Quelques mois plus tard, cependant, il a trouvé un emploi et ils ont emménagé dans un deux pièces. Son salaire lui permettait à peine de payer le loyer, l’électricité et les autres frais domestiques. Aussi, la famille de Basman et Majid est reconnaissante de pouvoir participer au programme d’aide de la "Table de Saint Jean le Miséricordieux", la cantine du diocèse qui permet de nourrir les familles de réfugiés syriens et les familles libanaises frappées par la grande crise. "Dieu merci, sans cette aide miséricordieuse, nous ne saurions que faire, sans compter qu’avec la crise et le coronavirus, cela fait un an que nous sommes sans travail", explique encore le père de famille. "Si les Libanais n’ont pas de travail et vivent dans des conditions très difficiles, que dire de nous ? Nous sommes des réfugiés au Liban.
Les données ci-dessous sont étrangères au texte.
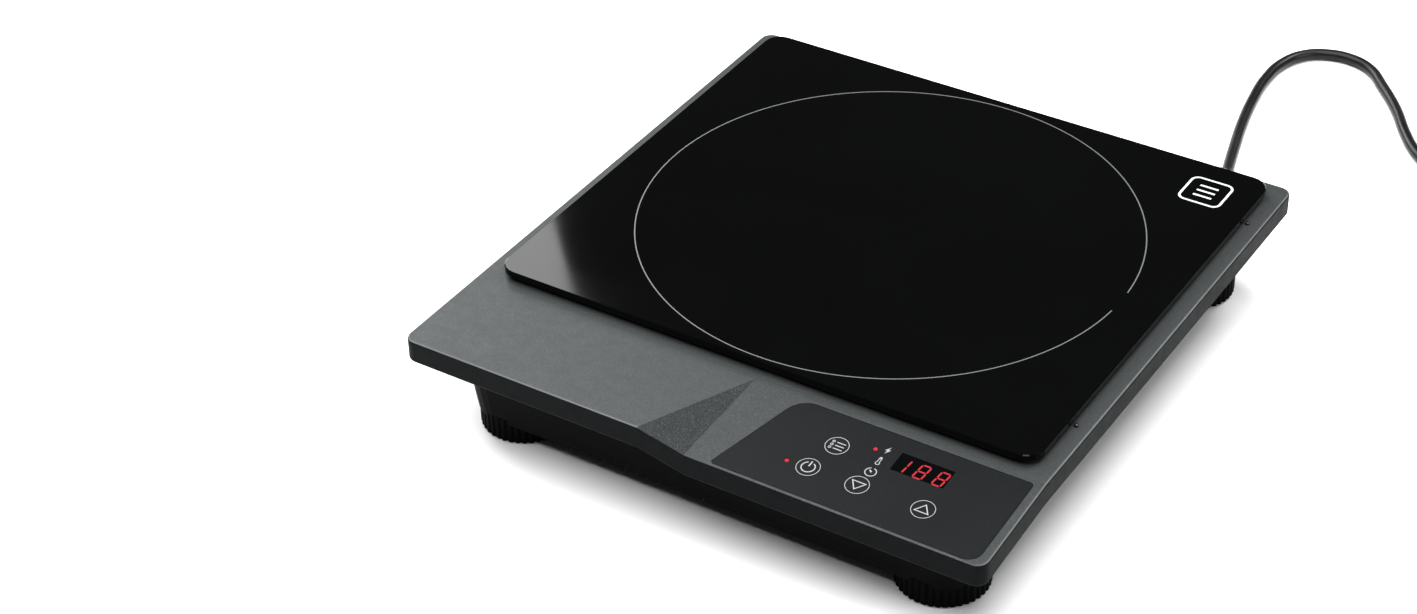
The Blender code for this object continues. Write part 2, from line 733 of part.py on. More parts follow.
def make_coil():
    x, y = ZONE_CENTRE
    inner, outer = COIL_RADII
    carrier = ((0.104, 0.0580), (0.104, 0.0510), (0.0200, 0.0510), (0.0200, 0.0580),
               (0.0222, 0.0580), (0.0222, 0.0540), (0.1018, 0.0540), (0.1018, 0.0580))
    turned("coil_carrier", carrier, 40, material("carrier", (0.75, 0.74, 0.70), 0.6),
           (x, y, 0.0), closed=True)
    winding = ((outer, 0.0614), (outer, 0.0543), (inner, 0.0543), (inner, 0.0614),
               (inner + 0.002, 0.0619), (outer - 0.002, 0.0619))
    turned("induction_coil", winding, 40, material("copper", (0.72, 0.35, 0.18), 0.35, 1.0),
           (x, y, 0.0), closed=True)
    cylinders("mica_sheet", [(x, y, 0.0622, 0.0628, 0.108)],
              material("mica", (0.72, 0.70, 0.62), 0.5), sides=40)
    sensor = ((0.0, 0.0619), (0.0055, 0.0619), (0.0060, 0.0610), (0.0060, 0.0570),
              (0.0090, 0.0560), (0.0090, 0.0513), (0.0, 0.0513))
    turned("temperature_sensor", sensor, 20, material("silicone", (0.8, 0.8, 0.78), 0.5),
           (x, y, 0.0))
    for i in range(4):
        angle = math.radians(45 + 90 * i)
        bar = boxes("ferrite_bar_%d" % (i + 1), [((0.034, -0.007, 0.0), (0.090, 0.007, 0.0034))],
                    material("ferrite", (0.05, 0.05, 0.05), 0.6))
        bar.location = (x, y, 0.0473)
        bar.rotation_euler = (0, 0, angle)
    for i in range(3):
        angle = math.radians(60 + 120 * i)
        px, py = x + POST_RING * math.cos(angle), y + POST_RING * math.sin(angle)
        cylinders("coil_post_%d" % (i + 1), [(px, py, TRAY_FLOOR + GAP, 0.0507, 0.006)],
                  black_rubber(), sides=16)


# ---------------------------------------------------------------- electronics and fan

def make_power_board():
    x0, x1, y0, y1 = BOARD
    top = BOARD_BOTTOM + BOARD_THICKNESS
    board = boxes("power_board", [((x0, y0, BOARD_BOTTOM), (x1, y1, top))], circuit_board())
    angle = math.radians(300)
    post = (ZONE_CENTRE[0] + POST_RING * math.cos(angle),
            ZONE_CENTRE[1] + POST_RING * math.sin(angle))
    combine(board, cylinders("post_hole", [(*post, 0.015, 0.025, 0.0075)]))
    seat = top + GAP
    film = material("film_capacitor", (0.75, 0.55, 0.12), 0.4)
    resonance = boxes("resonance_capacitor", [((0.018, 0.040, seat), (0.058, 0.062, seat + 0.024))],
                      film)
    bevel(resonance, 0.001, 1)
    supply = boxes("filter_capacitor", [((0.018, 0.006, seat), (0.050, 0.022, seat + 0.020))], film)
    bevel(supply, 0.001, 1)
    ring = [(0.016, 0.012), (0.016, 0.0), (0.008, 0.0), (0.008, 0.012)]
    turned("choke", ring, 24, material("enamel_wire", (0.55, 0.25, 0.10), 0.35, 0.8),
           (0.095, 0.020, seat), closed=True)


def make_heatsink():
    """An extruded comb: the plate on top carries the power devices, fins hang below."""
    x0, x1, y0, y1 = HEATSINK
    top = HEATSINK_HEIGHT
    fins, fin = 12, 0.0016
    step = (x1 - x0 - fin) / (fins - 1)
    comb = [(x1, top), (x0, top)]
    for i in range(fins):
        left = x0 + step * i
        comb += [(left, 0.0), (left + fin, 0.0)]
        if i < fins - 1:
            comb += [(left + fin, top - 0.005), (left + step, top - 0.005)]
    sink = plate("heatsink", [comb], -(y1 - y0) / 2, (y1 - y0) / 2, aluminium())
    sink.rotation_euler = (math.pi / 2, 0, 0)
    sink.location = (0, (y0 + y1) / 2, HEATSINK_BOTTOM)
    seat = HEATSINK_BOTTOM + top + GAP
    black = material("component_black", (0.03, 0.03, 0.03), 0.4)
    boxes("power_transistor", [((-0.052, -0.020, seat), (-0.036, 0.001, seat + 0.005))], black)
    boxes("bridge_rectifier", [((-0.060, 0.010, seat), (-0.030, 0.030, seat + 0.005))], black)


def make_fan():
    x, y = FAN_CENTRE
    half = FAN_SIZE / 2
    bottom, top = FAN_BOTTOM, FAN_BOTTOM + FAN_HEIGHT
    square = rounded_box((x - half, x + half, y - half, y + half), 0.004, steps=2)
    frame = plate("fan_frame", [square, circle((x, y), FAN_BORE, 32)], bottom, top,
                  black_plastic())
    reach, slim = FAN_BORE + 0.0012, 0.0022
    arms = [(x + a, y + b) for a, b in (
        (-reach, -slim), (-slim, -slim), (-slim, -reach), (slim, -reach), (slim, -slim),
        (reach, -slim), (reach, slim), (slim, slim), (slim, reach), (-slim, reach),
        (-slim, slim), (-reach, slim))]
    combine(frame, plate("fan_arms", [arms], bottom + 0.0002, bottom + 0.0020), 'UNION')
    seat = [(x, y, bottom + 0.0001, bottom + 0.0022, 0.016)]
    combine(frame, cylinders("motor_seat", seat), 'UNION')
    rotor_shape = bmesh.new()
    add_cylinder(rotor_shape, 0, 0, 0.0, 0.0155, 0.0165, 24)
    rotor = from_bmesh("fan_rotor", rotor_shape, material("fan_black", (0.02, 0.02, 0.02), 0.4),
                       (x, y, bottom + 0.0028))
    blades = bmesh.new()
    for i in range(7):
        add_box(blades, (0.0150, -0.0070, -0.0006), (0.0362, 0.0070, 0.0006))
        new = blades.verts[-8:]
        tilt = Matrix.Rotation(math.radians(38), 4, 'X')
        turn = Matrix.Rotation(math.tau * i / 7, 4, 'Z')
        lift = Matrix.Translation((0, 0, 0.0078))
        bmesh.ops.transform(blades, matrix=turn @ lift @ tilt, verts=new)
    cutter = from_bmesh("fan_blades", blades, place=(x, y, bottom + 0.0028))
    combine(rotor, cutter, 'UNION')


# ---------------------------------------------------------------- mains cord

def make_gland():
    """Strain relief pressed into the rear wall, flanged on both sides of it."""
    x, _, z = CORD_EXIT
    length = CORD_EXIT[1] - GAP - 0.1650
    profile = ((0.0, length), (0.0045, length), (0.0064, 0.0100), (0.0076, 0.0098),
               (0.0076, 0.0078), (0.0049, 0.0078), (0.0049, 0.0036), (0.0076, 0.0036),
               (0.0076, 0.0010), (0.0, 0.0010))
    gland = turned("cord_gland", profile, 20, black_rubber(), (x, 0.1650, z))
    gland.rotation_euler = (-math.pi / 2, 0, 0)


def make_cord():
    finish = material("cord_jacket", (0.012, 0.012, 0.012), 0.35)
    radius = CORD_DIAMETER / 2
    tube("mains_cord", smooth_route(CORD_ROUTE, 2.2 * CORD_DIAMETER), radius, finish)
    tube("mains_cord_tail", smooth_route(TAIL_ROUTE, CORD_DIAMETER), radius, finish)
    make_cord_coil(finish)


def make_cord_coil(finish):
    """The wound part of the cord as one ring, two turns wide and two high, and its tie."""
    inner, outer = COIL_MIDDLE - CORD_DIAMETER, COIL_MIDDLE + CORD_DIAMETER
    low, high = COIL_BOTTOM, COIL_BOTTOM + 2 * CORD_DIAMETER
    cut = 0.002
    profile = ((outer - cut, high), (outer, high - cut), (outer, low + cut), (outer - cut, low),
               (inner + cut, low), (inner, low + cut), (inner, high - cut), (inner + cut, high))
    turned("cord_coil", profile, 32, finish, (*COIL_CENTRE, 0.0), closed=True)
    room = 0.0005
    inside = [(inner - room, low - GAP), (outer + room, low - GAP),
              (outer + room, high + GAP), (inner - room, high + GAP)]
    grow = ((-1, -1), (1, -1), (1, 1), (-1, 1))
    outside = [(x + sx * TIE_THICKNESS, z + sz * TIE_THICKNESS)
               for (x, z), (sx, sz) in zip(inside, grow)]
    tie = plate("cord_tie", [outside, inside], -TIE_WIDTH / 2, TIE_WIDTH / 2,
                material("tie_nylon", (0.03, 0.03, 0.03), 0.6))
    tie.rotation_euler = (math.pi / 2, 0, math.pi / 2)
    tie.location = (COIL_CENTRE[0], COIL_CENTRE[1], 0.0)


def make_plug():
    """Round two-pin earthed plug, lying on its side with its pins along +X."""
    y, z = PLUG_AXIS
    profile = ((0.0, 0.044), (0.0165, 0.044), (0.0188, 0.042), (0.0190, 0.030),
               (0.0165, 0.027), (0.0130, 0.018), (0.0100, 0.011), (0.0060, 0.008),
               (0.0046, 0.0), (0.0, 0.0))
    plug = turned("plug", profile, 24, black_plastic(), (PLUG_START, y, z))
    plug.rotation_euler = (0, math.pi / 2, 0)
    pins = cylinders("plug_pins", [(0.0, side * 0.0095, 0.040, 0.063, 0.0024) for side in (-1, 1)],
                     sides=12)
    pins.rotation_euler = (0, math.pi / 2, 0)
    pins.location = (PLUG_START, y, z)
    combine(plug, pins, 'UNION')


# ---------------------------------------------------------------- assembly

clear_scene()
PARTS = new_collection("induction_hob")
CUTTERS = new_collection("cutters")


def main():
    frame = make_panel_frame()
    make_top_cover(frame)
    make_glass()
    make_glass_screws()
    make_bottom_case()
    make_case_screws()
    make_feet()
    make_foil(frame)
    make_keys(frame)
    make_leds(frame)
    make_control_board(frame)
    make_coil()
    make_power_board()
    make_heatsink()
    make_fan()
    make_gland()
    make_cord()
    make_plug()


main()
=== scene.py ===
"""Looks of the portable induction hob: materials, printing, cord, plug and studio.

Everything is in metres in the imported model's frame: +Z up, the floor at zero, the cord
leaving towards +Y and the tilted key panel at the front right.
"""
import json
import math

import bmesh
import bpy
from mathutils import Matrix, Vector


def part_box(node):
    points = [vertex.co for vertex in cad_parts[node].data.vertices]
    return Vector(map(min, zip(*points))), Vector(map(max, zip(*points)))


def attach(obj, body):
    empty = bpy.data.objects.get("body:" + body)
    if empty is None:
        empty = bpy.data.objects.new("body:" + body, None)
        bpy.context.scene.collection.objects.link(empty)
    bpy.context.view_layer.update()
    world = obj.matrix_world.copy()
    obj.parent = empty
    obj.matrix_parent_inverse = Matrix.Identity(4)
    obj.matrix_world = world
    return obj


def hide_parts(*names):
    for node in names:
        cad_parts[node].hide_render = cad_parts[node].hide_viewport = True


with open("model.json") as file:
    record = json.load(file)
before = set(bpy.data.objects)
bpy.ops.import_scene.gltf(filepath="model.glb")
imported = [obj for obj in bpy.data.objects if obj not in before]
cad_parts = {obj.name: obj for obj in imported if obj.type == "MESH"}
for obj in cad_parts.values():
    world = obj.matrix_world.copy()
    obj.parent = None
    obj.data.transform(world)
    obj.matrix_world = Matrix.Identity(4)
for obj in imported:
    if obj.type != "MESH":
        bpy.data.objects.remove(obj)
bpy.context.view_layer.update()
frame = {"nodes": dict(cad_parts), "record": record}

# The housing's own measures, as in the model
COVER_TOP = 0.061
CREASE_Y = -0.1138
PANEL_ANGLE = math.radians(5.5)
GLASS_TOP = 0.0672
ZONE_CENTRE = (0.0, 0.029)
ZONE_RADIUS = 0.1338
GLASS_MARK = (0.1290, 0.1420)
ZONE_LINE = 0.0006
ZONE_ENDS = (math.radians(3.5), math.radians(355.8))
GLASS_SCREW_X = 0.1570
GLASS_SCREW_Y = {"front": -0.067, "rear": 0.134}
GLASS_SCREW_SHANK = 0.0046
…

Qu’aurions-nous fait sans l’aide du diocèse, y compris dans le domaine médical, vu que l’hôpital Tel-chiha, également administré par le diocèse, nous a aidés pour la chirurgie de ma femme".
La prière comme soutien
La prière a toujours accompagné et renforcé cette famille pendant ces années de grande souffrance et de privation. "Le Seigneur est présent et nous avons confiance en sa présence. Nous sommes toujours en vie", se réjouit Basman Abboud. "Nous sommes reconnaissants envers tous ceux qui font le bien, et je demande à Dieu de les récompenser parce que nous ne pouvons pas leur rendre ce qu'ils font. Dieu voit et sait tout ce qu’ils font pour nous".
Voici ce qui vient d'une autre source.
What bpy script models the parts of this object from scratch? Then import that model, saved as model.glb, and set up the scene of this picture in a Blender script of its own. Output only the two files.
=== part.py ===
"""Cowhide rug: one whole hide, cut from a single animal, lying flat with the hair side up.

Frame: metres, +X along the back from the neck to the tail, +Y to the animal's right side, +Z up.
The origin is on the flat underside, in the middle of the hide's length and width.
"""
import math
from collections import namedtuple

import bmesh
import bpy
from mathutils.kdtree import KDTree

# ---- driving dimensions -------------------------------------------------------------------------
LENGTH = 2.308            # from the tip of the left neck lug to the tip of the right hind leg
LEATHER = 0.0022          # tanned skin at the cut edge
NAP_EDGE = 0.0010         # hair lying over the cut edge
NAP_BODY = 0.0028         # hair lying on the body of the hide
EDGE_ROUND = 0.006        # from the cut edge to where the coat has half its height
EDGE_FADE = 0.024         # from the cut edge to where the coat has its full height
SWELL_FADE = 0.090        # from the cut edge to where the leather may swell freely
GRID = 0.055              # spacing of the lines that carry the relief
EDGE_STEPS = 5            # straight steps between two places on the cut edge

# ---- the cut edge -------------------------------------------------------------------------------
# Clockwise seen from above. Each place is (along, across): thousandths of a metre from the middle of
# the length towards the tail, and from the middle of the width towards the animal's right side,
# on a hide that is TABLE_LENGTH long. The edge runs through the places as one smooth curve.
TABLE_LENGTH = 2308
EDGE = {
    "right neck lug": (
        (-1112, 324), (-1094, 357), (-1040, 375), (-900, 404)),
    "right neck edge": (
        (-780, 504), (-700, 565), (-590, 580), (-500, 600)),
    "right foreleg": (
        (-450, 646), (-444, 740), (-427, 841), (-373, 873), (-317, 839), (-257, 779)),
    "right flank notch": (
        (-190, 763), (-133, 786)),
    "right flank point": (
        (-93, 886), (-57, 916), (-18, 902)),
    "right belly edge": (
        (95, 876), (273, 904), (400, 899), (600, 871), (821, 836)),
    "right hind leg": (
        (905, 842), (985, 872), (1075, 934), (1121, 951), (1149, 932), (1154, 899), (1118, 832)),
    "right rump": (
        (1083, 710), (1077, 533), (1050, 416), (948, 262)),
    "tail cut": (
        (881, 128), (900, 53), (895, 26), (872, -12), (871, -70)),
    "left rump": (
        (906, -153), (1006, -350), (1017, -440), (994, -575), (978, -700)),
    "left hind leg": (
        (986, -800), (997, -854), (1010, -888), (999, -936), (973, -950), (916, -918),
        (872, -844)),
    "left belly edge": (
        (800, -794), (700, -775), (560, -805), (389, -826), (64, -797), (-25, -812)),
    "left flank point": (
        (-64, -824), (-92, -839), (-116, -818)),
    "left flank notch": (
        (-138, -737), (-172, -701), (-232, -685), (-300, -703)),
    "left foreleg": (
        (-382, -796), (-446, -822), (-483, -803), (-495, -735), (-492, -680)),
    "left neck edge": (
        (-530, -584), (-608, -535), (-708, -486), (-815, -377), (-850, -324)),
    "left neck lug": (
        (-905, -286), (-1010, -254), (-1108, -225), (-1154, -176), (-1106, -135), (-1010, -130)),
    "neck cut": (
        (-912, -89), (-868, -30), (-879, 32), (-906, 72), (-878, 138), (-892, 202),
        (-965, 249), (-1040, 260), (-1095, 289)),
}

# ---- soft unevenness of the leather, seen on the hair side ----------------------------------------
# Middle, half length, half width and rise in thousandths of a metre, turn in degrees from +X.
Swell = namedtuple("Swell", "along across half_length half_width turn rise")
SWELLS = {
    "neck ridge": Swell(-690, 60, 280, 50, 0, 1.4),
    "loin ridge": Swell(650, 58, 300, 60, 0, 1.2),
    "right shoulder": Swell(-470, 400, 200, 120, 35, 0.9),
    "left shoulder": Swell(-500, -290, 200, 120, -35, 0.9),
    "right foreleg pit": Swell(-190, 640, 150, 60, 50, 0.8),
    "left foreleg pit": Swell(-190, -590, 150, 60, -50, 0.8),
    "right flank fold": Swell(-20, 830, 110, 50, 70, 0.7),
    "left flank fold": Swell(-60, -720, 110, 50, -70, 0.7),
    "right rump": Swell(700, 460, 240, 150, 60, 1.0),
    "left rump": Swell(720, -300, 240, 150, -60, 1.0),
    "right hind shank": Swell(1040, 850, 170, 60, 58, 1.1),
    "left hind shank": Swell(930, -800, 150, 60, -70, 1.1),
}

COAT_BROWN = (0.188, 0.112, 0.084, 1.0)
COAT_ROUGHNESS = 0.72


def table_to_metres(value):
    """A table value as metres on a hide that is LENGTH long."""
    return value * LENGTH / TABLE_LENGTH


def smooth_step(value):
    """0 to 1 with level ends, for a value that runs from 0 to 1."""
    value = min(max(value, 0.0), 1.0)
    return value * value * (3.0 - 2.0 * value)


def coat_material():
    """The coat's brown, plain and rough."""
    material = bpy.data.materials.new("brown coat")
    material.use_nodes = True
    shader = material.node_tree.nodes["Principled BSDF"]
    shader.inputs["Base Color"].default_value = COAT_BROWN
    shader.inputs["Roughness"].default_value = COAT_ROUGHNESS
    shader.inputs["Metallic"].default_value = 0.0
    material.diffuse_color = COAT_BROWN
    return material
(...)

Majid est heureux que Noël arrive bientôt, mais cela reste aussi pour lui une période difficile. "Je suis devenu un réfugié, comme l’Enfant Jésus qui avait également dû fuir avec ses parents. Ma famille est parfois triste, car nous avons le mal du pays", glisse-t-il. "Les larmes nous viennent aussi quand Papa raconte que nous avions une belle maison spacieuse et lumineuse. L’église était décorée et accueillait tout le monde pour Noël, mais maintenant tout a disparu. Pour Noël, j’aimerais que les gens pensent aux familles comme la mienne et aident les réfugiés à avoir l’espoir d’un avenir meilleur".